- The records -
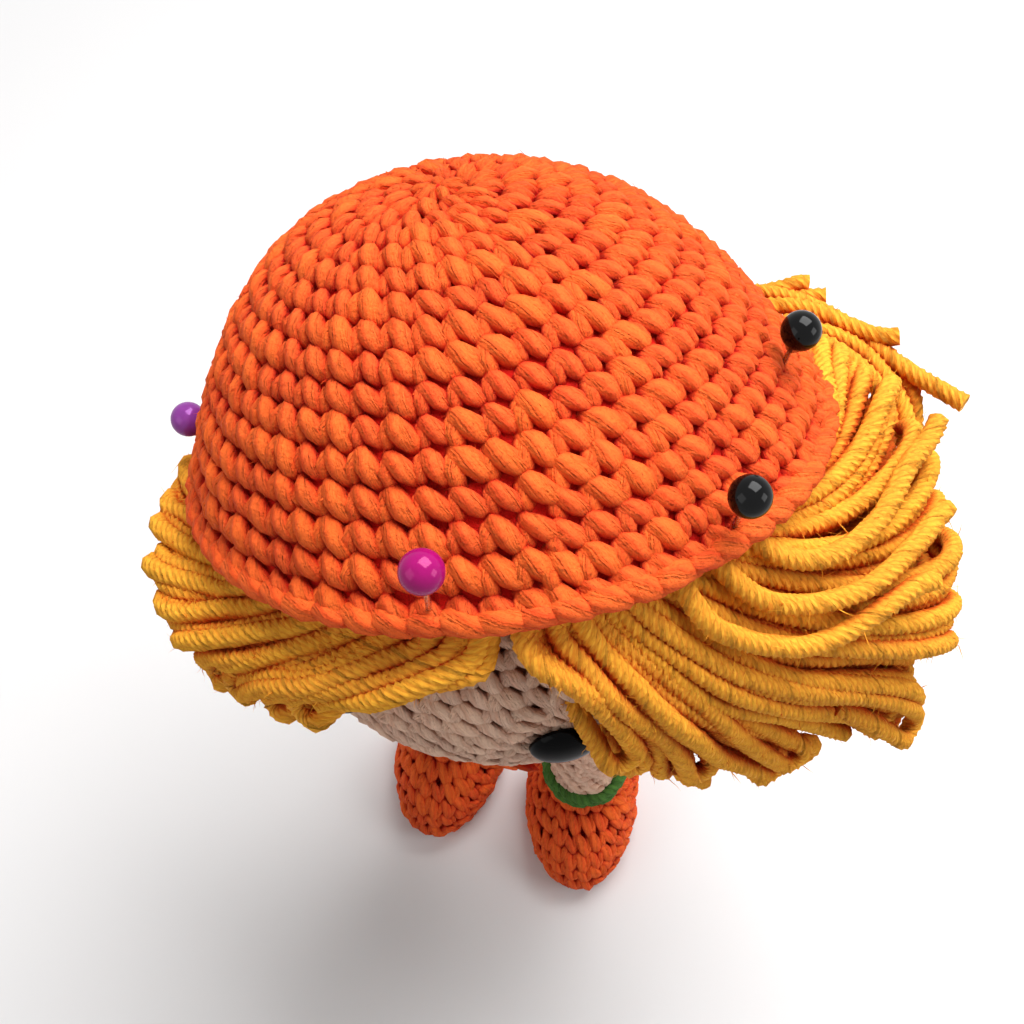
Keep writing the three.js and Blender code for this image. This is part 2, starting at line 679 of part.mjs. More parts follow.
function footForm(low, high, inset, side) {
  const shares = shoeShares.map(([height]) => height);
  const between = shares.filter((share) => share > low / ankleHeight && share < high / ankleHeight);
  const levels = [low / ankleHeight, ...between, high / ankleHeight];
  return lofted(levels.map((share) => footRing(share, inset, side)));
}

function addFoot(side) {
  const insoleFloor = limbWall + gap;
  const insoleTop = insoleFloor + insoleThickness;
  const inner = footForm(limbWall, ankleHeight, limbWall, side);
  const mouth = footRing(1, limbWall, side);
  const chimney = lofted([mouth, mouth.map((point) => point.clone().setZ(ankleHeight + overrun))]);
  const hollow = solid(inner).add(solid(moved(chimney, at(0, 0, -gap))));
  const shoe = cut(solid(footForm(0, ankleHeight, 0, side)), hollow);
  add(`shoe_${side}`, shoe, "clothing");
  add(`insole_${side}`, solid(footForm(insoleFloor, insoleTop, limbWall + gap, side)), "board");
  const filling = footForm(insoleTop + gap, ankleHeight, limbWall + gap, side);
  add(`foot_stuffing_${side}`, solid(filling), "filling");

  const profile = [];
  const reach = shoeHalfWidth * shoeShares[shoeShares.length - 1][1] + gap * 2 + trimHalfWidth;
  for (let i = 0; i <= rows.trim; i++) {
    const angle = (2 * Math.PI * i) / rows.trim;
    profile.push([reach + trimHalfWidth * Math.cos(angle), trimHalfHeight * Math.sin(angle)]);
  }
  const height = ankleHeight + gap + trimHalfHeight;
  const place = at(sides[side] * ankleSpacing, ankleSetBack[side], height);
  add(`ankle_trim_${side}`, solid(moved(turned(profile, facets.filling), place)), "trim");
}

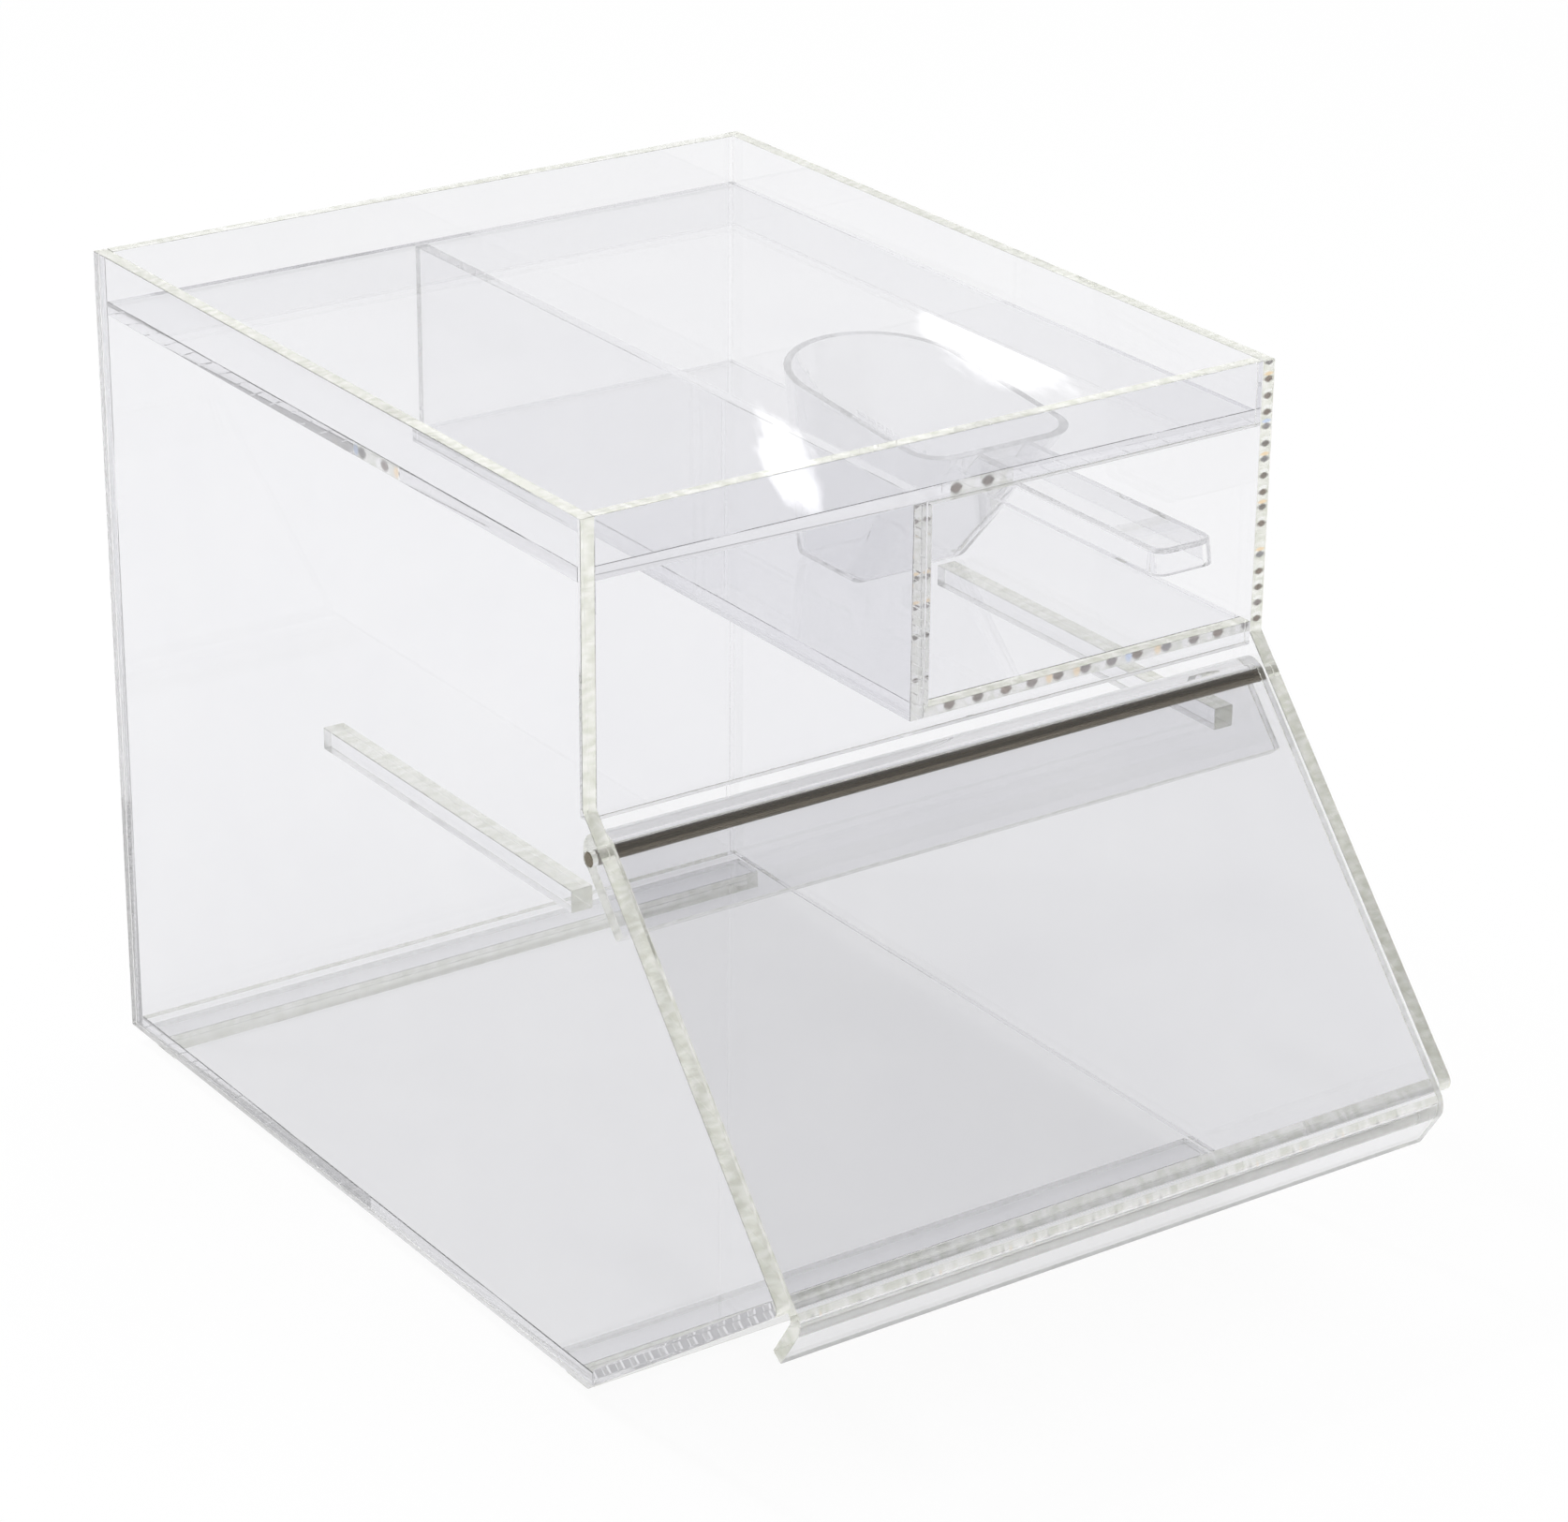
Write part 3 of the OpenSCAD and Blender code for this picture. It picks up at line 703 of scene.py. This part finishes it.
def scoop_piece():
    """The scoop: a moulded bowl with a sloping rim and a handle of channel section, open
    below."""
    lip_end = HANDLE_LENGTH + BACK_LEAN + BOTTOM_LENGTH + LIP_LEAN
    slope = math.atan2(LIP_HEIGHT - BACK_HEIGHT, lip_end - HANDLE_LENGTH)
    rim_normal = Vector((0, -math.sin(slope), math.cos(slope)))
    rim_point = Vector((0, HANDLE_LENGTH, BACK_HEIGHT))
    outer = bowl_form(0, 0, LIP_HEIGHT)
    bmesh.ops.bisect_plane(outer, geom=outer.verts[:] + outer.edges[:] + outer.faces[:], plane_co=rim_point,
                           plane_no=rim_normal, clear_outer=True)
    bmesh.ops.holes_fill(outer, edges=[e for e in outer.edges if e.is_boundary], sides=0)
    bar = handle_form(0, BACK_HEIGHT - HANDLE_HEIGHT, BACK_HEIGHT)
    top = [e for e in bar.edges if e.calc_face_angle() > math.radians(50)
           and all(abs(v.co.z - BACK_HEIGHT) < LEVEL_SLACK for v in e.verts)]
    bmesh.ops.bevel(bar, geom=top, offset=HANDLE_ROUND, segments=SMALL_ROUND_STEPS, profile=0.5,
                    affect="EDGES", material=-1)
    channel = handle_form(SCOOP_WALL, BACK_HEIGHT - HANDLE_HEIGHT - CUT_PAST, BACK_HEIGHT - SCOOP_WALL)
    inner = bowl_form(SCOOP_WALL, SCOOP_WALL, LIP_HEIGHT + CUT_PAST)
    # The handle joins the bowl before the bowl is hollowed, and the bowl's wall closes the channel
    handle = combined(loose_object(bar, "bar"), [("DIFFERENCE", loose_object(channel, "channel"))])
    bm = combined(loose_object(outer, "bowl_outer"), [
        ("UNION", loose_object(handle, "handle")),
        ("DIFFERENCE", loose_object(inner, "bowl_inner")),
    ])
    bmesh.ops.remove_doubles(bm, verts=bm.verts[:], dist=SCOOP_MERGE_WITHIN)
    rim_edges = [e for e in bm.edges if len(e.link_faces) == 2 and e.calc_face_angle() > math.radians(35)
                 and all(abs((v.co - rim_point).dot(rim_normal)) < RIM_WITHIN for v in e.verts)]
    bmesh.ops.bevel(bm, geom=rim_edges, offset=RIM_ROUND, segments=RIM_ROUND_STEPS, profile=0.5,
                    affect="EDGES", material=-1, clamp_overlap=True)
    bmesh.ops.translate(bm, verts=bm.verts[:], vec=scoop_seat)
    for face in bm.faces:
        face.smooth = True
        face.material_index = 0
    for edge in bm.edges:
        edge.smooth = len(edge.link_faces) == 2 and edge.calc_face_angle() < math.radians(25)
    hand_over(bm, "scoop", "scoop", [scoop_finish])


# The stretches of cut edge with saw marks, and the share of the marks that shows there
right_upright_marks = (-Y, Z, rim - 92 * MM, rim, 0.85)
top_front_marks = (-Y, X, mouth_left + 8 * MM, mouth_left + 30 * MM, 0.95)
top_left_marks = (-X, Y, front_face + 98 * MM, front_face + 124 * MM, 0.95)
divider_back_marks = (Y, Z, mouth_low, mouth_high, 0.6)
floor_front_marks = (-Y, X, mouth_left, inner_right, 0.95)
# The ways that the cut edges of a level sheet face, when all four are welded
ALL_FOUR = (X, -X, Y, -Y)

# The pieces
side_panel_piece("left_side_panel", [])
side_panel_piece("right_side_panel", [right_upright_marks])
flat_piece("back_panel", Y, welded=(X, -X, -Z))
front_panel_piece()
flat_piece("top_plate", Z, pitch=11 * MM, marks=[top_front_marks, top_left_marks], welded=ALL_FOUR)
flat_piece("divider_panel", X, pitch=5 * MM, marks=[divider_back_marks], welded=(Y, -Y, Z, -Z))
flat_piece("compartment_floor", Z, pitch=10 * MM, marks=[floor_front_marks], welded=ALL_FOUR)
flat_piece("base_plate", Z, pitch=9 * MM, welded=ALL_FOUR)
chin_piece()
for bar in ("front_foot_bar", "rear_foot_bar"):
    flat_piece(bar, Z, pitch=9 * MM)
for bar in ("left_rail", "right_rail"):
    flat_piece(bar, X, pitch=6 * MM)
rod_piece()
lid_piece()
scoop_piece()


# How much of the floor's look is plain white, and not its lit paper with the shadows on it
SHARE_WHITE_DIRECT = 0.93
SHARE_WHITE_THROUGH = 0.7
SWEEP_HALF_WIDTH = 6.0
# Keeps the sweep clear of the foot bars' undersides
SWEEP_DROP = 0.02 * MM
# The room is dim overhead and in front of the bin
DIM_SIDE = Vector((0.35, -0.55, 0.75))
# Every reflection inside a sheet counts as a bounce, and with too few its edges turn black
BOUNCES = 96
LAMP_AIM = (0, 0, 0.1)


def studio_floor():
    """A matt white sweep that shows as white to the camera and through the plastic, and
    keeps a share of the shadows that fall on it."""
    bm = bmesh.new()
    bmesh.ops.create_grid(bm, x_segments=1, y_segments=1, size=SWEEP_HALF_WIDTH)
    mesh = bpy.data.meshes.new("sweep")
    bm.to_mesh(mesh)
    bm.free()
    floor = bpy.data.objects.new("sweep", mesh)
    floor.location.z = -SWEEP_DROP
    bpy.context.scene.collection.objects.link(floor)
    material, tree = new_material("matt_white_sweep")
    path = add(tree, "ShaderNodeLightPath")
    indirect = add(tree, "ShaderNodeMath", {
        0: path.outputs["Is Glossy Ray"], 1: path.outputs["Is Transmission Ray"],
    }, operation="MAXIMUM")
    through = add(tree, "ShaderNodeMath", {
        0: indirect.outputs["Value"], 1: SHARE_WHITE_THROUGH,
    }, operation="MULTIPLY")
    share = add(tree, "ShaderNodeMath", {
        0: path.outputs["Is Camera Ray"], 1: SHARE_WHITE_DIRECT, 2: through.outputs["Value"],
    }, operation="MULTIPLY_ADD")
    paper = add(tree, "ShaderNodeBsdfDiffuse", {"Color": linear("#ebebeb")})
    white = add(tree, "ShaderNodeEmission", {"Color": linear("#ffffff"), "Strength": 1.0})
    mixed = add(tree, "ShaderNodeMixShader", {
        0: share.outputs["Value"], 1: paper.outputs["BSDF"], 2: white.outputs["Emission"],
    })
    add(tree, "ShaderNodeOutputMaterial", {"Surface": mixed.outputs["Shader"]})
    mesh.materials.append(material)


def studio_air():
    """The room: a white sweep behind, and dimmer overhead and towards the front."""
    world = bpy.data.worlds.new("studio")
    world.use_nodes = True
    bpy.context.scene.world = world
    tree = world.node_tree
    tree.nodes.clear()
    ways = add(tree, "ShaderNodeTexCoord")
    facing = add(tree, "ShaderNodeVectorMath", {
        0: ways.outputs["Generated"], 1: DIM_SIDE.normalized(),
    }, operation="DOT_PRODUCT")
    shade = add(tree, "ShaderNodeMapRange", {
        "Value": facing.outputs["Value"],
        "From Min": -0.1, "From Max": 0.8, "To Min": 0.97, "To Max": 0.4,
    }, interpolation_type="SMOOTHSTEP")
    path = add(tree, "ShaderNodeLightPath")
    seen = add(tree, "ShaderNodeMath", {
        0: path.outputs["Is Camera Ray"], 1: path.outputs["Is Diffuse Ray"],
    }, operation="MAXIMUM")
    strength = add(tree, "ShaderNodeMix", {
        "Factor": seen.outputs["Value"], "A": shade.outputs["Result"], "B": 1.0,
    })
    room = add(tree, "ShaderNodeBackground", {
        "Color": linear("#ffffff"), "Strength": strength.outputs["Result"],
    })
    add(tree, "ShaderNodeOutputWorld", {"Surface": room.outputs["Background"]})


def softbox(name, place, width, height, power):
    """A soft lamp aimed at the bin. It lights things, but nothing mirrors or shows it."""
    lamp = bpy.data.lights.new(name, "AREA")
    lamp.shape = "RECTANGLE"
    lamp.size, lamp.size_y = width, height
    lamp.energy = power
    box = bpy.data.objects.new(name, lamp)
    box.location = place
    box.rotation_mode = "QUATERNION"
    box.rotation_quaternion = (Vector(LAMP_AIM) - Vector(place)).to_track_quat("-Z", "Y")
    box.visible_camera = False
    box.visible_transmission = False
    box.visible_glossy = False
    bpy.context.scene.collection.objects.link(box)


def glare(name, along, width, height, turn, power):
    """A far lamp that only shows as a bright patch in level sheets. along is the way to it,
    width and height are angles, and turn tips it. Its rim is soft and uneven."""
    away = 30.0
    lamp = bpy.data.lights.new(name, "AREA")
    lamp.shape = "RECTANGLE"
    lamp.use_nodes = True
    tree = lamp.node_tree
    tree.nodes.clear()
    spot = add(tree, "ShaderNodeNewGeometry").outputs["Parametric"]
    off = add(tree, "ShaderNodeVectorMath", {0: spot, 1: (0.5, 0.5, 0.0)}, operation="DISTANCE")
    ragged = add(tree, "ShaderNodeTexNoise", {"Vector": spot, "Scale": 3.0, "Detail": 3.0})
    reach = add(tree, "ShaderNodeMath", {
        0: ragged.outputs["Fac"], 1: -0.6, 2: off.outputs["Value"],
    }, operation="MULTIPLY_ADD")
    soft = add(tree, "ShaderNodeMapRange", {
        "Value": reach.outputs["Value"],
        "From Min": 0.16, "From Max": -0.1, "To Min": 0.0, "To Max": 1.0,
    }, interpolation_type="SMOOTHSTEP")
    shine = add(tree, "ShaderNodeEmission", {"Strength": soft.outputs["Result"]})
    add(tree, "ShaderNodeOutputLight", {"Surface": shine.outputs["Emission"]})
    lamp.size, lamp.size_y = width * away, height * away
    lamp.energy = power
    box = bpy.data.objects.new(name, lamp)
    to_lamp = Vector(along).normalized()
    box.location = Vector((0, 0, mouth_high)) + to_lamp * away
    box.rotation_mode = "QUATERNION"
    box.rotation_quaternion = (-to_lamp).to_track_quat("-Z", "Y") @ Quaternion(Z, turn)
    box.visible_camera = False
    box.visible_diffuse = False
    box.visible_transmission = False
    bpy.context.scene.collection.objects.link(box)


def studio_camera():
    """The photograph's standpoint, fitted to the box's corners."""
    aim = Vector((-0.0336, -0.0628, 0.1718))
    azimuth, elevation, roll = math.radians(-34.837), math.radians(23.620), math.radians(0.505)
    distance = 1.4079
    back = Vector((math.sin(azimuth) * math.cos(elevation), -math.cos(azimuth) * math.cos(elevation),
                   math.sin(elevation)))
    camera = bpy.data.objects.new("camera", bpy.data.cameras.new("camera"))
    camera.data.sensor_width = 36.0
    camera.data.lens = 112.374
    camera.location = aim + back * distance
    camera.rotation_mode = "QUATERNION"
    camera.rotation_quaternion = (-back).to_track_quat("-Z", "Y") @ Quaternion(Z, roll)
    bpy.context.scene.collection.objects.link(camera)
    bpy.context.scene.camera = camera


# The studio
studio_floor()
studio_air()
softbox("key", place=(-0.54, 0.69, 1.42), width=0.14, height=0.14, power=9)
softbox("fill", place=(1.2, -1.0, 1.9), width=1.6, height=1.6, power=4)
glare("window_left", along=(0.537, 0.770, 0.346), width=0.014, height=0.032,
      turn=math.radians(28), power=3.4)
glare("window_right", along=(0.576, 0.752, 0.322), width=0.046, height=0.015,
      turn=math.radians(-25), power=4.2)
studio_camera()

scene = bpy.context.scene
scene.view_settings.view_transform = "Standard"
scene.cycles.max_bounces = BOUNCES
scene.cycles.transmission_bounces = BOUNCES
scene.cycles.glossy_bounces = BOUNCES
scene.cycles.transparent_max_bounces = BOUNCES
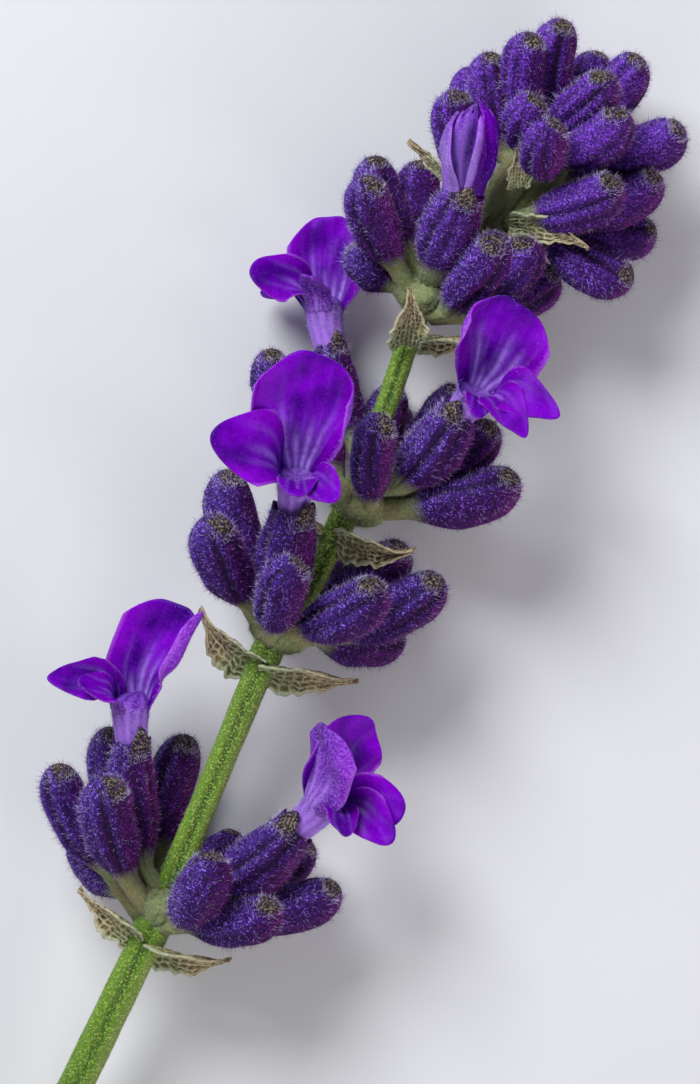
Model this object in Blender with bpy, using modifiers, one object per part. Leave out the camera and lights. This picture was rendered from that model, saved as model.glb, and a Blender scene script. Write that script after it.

- What to do -
Copy whichever lines in the listing above contain the word "lights".

- Full response -
    """A soft lamp aimed at the bin. It lights things, but nothing mirrors or shows it."""
    lamp = bpy.data.lights.new(name, "AREA")
    lamp = bpy.data.lights.new(name, "AREA")
Model this object in Blender with bpy, using modifiers, one object per part. Leave out the camera and lights. This picture was rendered from that model, saved as model.glb, and a Blender scene script. Write that script after it.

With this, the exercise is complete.